Records with modeling code:
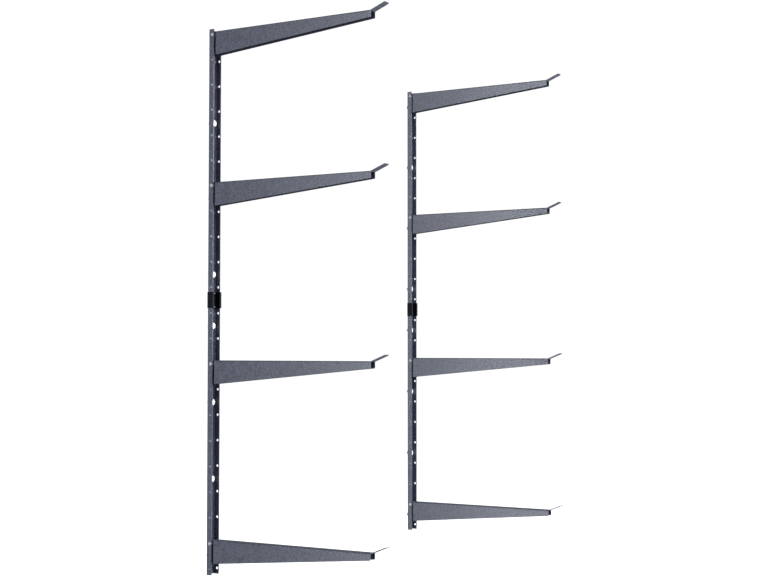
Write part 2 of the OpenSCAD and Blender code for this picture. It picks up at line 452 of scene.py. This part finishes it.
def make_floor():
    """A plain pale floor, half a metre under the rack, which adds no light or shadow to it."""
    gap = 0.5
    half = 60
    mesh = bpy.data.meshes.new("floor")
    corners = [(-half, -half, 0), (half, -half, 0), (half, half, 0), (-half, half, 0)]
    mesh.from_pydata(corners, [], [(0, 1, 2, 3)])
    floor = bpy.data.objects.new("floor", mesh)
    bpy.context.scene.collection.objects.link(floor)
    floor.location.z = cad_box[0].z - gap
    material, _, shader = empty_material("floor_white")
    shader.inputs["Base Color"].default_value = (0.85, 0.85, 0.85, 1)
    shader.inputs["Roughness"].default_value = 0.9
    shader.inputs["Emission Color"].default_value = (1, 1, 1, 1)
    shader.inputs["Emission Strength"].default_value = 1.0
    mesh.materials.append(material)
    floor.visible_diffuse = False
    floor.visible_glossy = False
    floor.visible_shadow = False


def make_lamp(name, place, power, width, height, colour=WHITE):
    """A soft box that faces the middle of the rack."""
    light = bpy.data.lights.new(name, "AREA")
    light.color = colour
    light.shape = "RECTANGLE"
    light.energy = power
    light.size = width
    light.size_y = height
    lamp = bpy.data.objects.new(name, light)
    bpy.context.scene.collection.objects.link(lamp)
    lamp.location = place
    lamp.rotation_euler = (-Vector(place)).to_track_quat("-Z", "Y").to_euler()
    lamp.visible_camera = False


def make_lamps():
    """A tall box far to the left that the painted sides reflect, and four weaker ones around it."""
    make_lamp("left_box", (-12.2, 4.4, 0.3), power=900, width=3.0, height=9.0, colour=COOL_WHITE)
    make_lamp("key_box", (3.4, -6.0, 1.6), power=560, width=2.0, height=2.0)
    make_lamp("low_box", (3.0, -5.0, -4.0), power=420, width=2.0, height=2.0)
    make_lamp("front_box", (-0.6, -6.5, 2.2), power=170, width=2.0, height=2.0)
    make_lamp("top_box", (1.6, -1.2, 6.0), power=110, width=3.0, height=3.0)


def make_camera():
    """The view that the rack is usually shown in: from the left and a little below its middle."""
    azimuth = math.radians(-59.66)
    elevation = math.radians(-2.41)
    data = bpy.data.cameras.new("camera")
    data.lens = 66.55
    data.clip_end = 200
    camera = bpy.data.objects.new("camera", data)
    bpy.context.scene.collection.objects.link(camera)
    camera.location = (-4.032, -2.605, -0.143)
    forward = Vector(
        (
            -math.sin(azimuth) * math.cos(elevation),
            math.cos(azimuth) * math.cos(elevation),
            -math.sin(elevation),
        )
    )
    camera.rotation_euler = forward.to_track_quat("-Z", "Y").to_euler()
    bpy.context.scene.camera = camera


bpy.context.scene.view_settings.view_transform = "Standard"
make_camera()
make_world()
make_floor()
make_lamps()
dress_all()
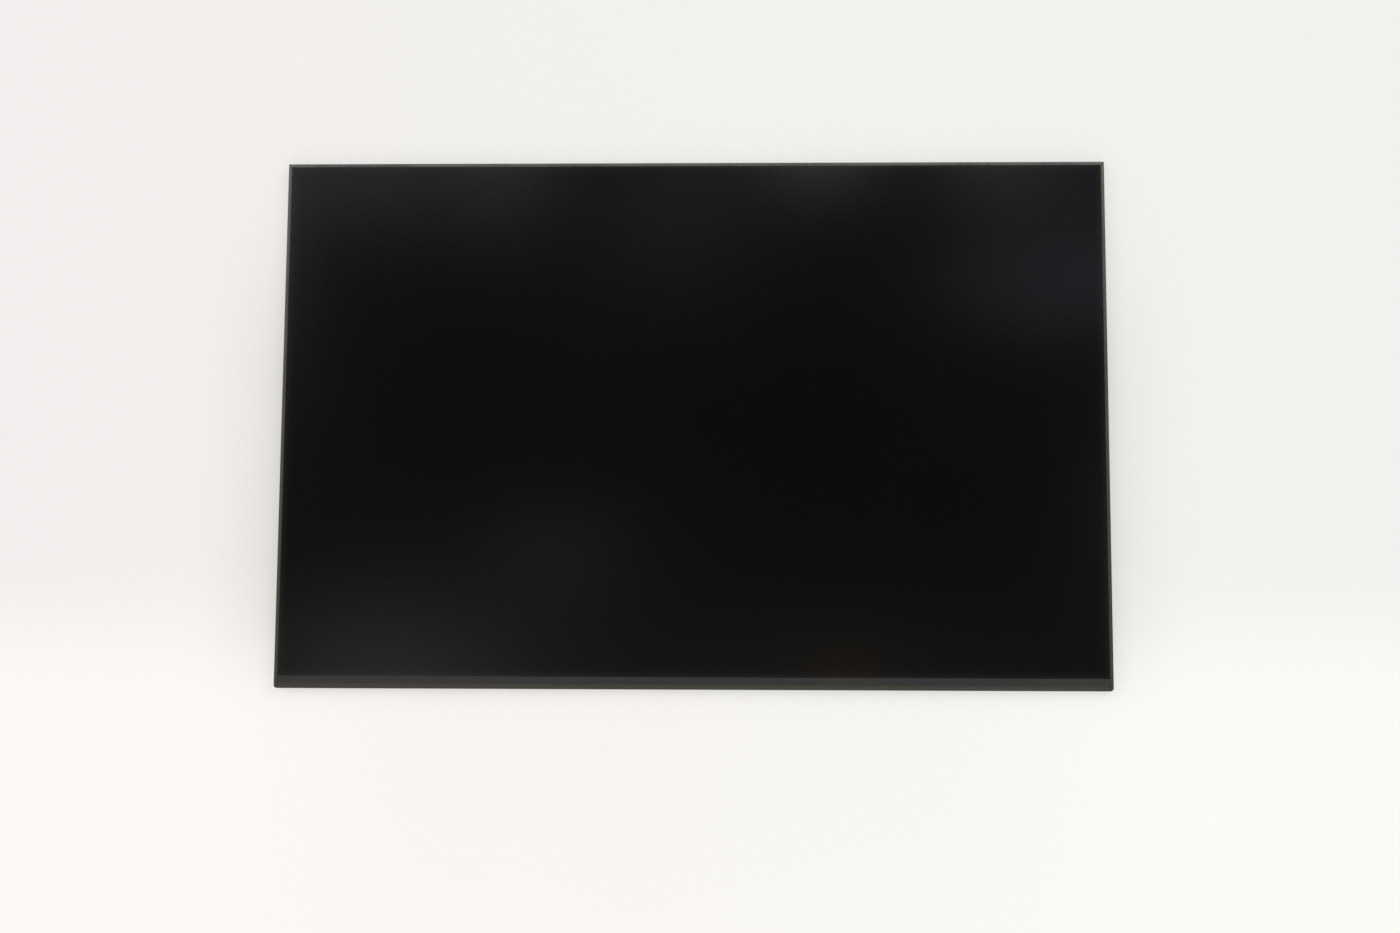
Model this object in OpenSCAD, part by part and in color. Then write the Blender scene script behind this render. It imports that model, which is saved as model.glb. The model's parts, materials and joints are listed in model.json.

GIVEN EXERCISE:
Find how many lines of the listing include the string "part" and give that number, nothing else.

WRITTEN SOLUTION:
2